At that time the fostering of the coal-carrying business of the Great Western on the Bristol division, then the practical centre of the system, was added to his duties.

Finding that the coke-oven work at Bristol injured his health, Mr. Yockney was removed on application in 1846 to the South Wales Division and was engaged in the construction of the Newport Tunnel, of the Usk and Chepstow Viaducts, and of the line between Newport and Chepstow.

On the completion of the latter, he was placed in charge in 1851-52 of the construction of the heavy works between Stourbridge and Wolverhampton on the Oxford, Worcester and Wolverhampton line. These included high timber viaducts and the Dudley Tunnel.

In November, 1853, Mr. Yockney proceeded to Paris for the late J. R. McClean, where he was engaged on bridges and embankments of the Seine and in laying railways in and around the city. He was subsequently engaged for a French company in selecting various lines in Italy and Switzerland by Mr. McClean.

On his return to England he was placed in charge of the heavy works of the Birmingham and Wolverhampton Railway, consisting of cut and cover tunnels for four lines of railway and massive retaining-walls of blue-brick work in Birmingham. He was also for a time engaged on the works of the Kennet and Avon Canal, and during his connection with the Birmingham and Wolverhampton railway he was in charge of the Stourbridge Canal.

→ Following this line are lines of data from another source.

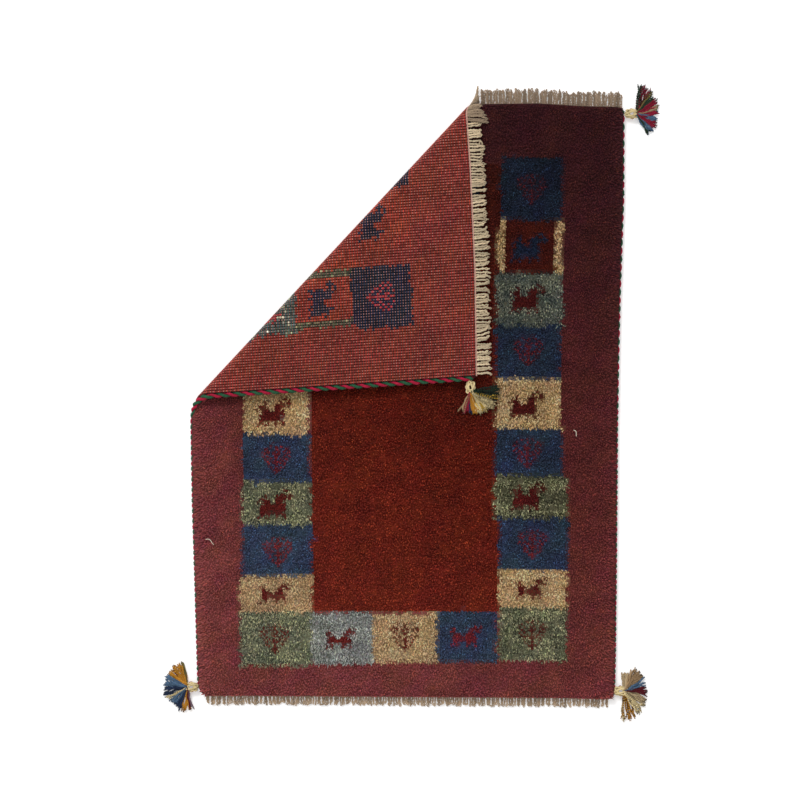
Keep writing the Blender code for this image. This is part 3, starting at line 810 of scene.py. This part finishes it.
def spin_yarns(name, centres, radii, phases, lobe, yarn_colours):
    """Twisted yarns or cords: rings of points that turn as they follow each centre line."""
    centres = np.asarray(centres, float)
    count, steps, _ = centres.shape
    sides = lobe.shape[-1]
    sideways, raised = line_frames(centres)
    angle = phases[..., None] + 2 * math.pi * np.arange(sides) / sides
    distance = radii[..., None] * lobe
    rings = centres[:, :, None] + distance[..., None] * (
        np.cos(angle)[..., None] * sideways[:, :, None] + np.sin(angle)[..., None] * raised[:, :, None])
    places = np.concatenate([rings.reshape(count, -1, 3), centres[:, :1], centres[:, -1:]], axis=1)
    stride = steps * sides + 2
    step_number, side_number = np.mgrid[0:steps - 1, 0:sides]
    step_number, side_number = step_number.ravel(), side_number.ravel()
    beyond = (side_number + 1) % sides
    quads = np.stack([step_number * sides + side_number, (step_number + 1) * sides + side_number,
                      (step_number + 1) * sides + beyond, step_number * sides + beyond], axis=-1)
    each = np.arange(sides)
    start_cap = np.stack([np.full(sides, stride - 2), each, (each + 1) % sides], axis=-1)
    last = (steps - 1) * sides
    end_cap = np.stack([np.full(sides, stride - 1), last + (each + 1) % sides, last + each], axis=-1)
    first = (np.arange(count) * stride)[:, None, None]
    faces = [(first + quads).reshape(-1, 4), (first + np.concatenate([start_cap, end_cap])).reshape(-1, 3)]
    s0, s1 = 0.02 + 0.96 * step_number / (steps - 1), 0.02 + 0.96 * (step_number + 1) / (steps - 1)
    t0, t1 = side_number / sides, (side_number + 1) / sides
    quad_uv = np.stack([np.stack([s0, t0], -1), np.stack([s1, t0], -1),
                        np.stack([s1, t1], -1), np.stack([s0, t1], -1)], axis=1)
    e0, e1 = each / sides, (each + 1) / sides
    low, high, middle = np.full(sides, 0.02), np.full(sides, 0.98), np.full(sides, 0.5)
    start_uv = np.stack([np.stack([low * 0, middle], -1), np.stack([low, e0], -1),
                         np.stack([low, e1], -1)], 1)
    end_uv = np.stack([np.stack([high + 0.02, middle], -1), np.stack([high, e1], -1),
                       np.stack([high, e0], -1)], 1)
    row = np.arange(count)[:, None, None, None]

    def in_strip(shape):
        placed = np.repeat(shape[None], count, axis=0)
        placed[..., 1] = (placed[..., 1:2] * 0.94 + 0.03 + row)[..., 0] / count
        return placed.reshape(-1, 2)

    unwrapped = np.concatenate([in_strip(quad_uv), in_strip(np.concatenate([start_uv, end_uv]))])
    quad_colour = np.repeat(yarn_colours[:, None], steps - 1, axis=1).reshape(-1, 3)
    cap_colour = np.concatenate([yarn_colours, yarn_colours], axis=1).reshape(-1, 3)
    return make_piece(name, places.reshape(-1, 3), faces, unwrapped,
                      np.concatenate([quad_colour, cap_colour]), "FACE")


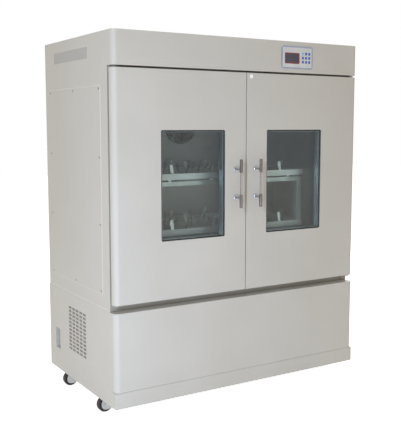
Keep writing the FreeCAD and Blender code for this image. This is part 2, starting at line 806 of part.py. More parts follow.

In 1858-59 he was in the service of the Admiralty, in charge of works at Woolwich and subsequently at Gosport, where he constructed the landing-place used by the Queen. Mr. Yockney then returned to South Wales on being appointed engineer-in-chief and general manager to the Sirhowy Tramroad, which he converted into a regular railway and managed for over ten years. It is now part of the London and North Western system. During his connection with that line he endeavoured to introduce the iron brake-blocks now universally used.

In 1868 Mr. Yockney established himself in Westminster, where he practised until the time of his death, although of late years he lived in comparative retirement. During his active career in Westminster he carried out, in conjunction with his son, Sydney William Yockney, many railway and other works, among them being the Wye Valley Railway, the Guernsey Tramway, the Cardiff and Penarth Tramway, the East Worcestershire Waterworks, and Totland Bay Pier. He also acted for some years as engineer to the West Bromwich Commissioners in the early days of sanitary engineering.

In 1872 he brought before Parliament a plan to cross the Severn at Beachley by a bridge of two spans of 800 feet each, with less spans on the shore sides. This proposal, however, was reported against by the Great Western Railway Company’s advisers as too ambitious, and the tunnel was adopted instead. In recent years the most important work which passed through his office was the Rhondda Tunnel, 2 miles in length, which was carried out by his son.

Mr. Yockney was always wedded to his profession and kindred pursuits, and up to the last devoted much time to laying out and projecting works of utility. Like most men of active brain he had hobbies which he pursued in leisure moments; the study of geology was one, and gunnery and protection against shot another. During his service with the Admiralty he occupied himself with devising and bringing to perfection, not only armour, but the shot-screens now being introduced into ships-of-war.

Mr. Yockney married Frances Emily, daughter of Captain Holmes, R.N., who pre-deceased him. He died on the 29th of December, 1893, in the 81st year of his age.

Mr. Yockney was elected an Associate of the Institution on the 6th of December, 1853, and was transferred to the class of Member on the 31st of January, 1860.